TWI Industrial Member Report Summary 933/2009
D Calder
Background
Increasingly manufacturers worldwide need to improve their productivity and build-in flexibility to their production systems. High quality products and services are expected alongside reduced costs. The automotive industry pioneered an approach which came to be known as Lean manufacturing or simply Lean. Great benefits have been realised in the automotive sector utilising this approach, and there is an opportunity to extend this into other sectors. The Lean approach is perceived as being built around high volumes and assembly teams dedicated to a single process. Within smaller fabrication operations, the work rates, product changes and links to the new product development (NPD) process result in different requirements being placed upon manufacturing departments. Fabrication and batch manufacturing companies, like the major original equipment manufacturers (OEMs) can no longer compete on price alone, but must improve customer service.
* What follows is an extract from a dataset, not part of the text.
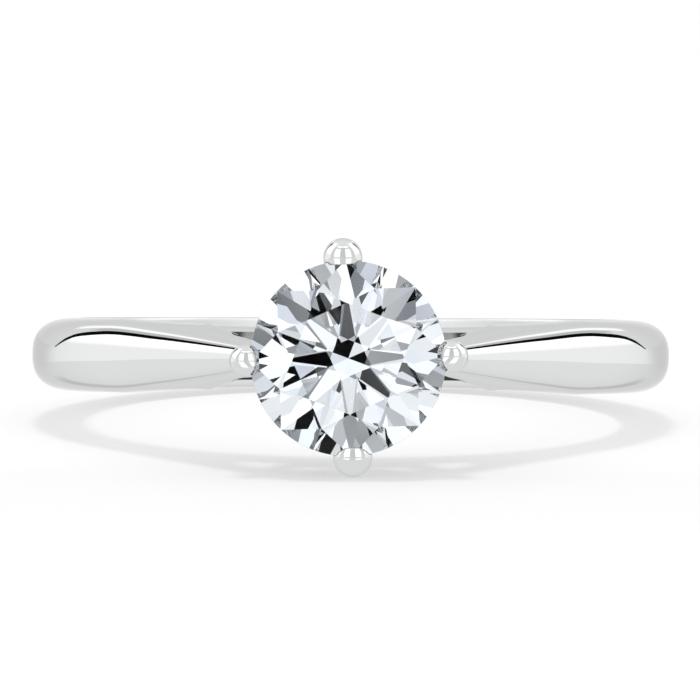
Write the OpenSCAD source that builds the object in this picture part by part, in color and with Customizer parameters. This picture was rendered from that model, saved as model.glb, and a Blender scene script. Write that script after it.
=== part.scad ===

TWI can offer unique insight into research in this area with knowledge of all industry sectors and hence an understanding of potential sector to sector transfer of tools and techniques with particular alignment for small and medium enterprise (SME) fabricators. This segment appears to be lagging behind others in adopting state-of-the-art techniques within its operations and business processes, often as a result of the high work rate and rates of product and project turn around they experience combined with limited management resources.
Objective
To provide an entry point for the smaller fabricators and specialist manufacturers within TWI's membership, to the concept of Lean transformation and to a toolkit of Lean manufacturing core techniques that could be deployed within SMEs and fabricators as part of a Lean manufacturing transformation.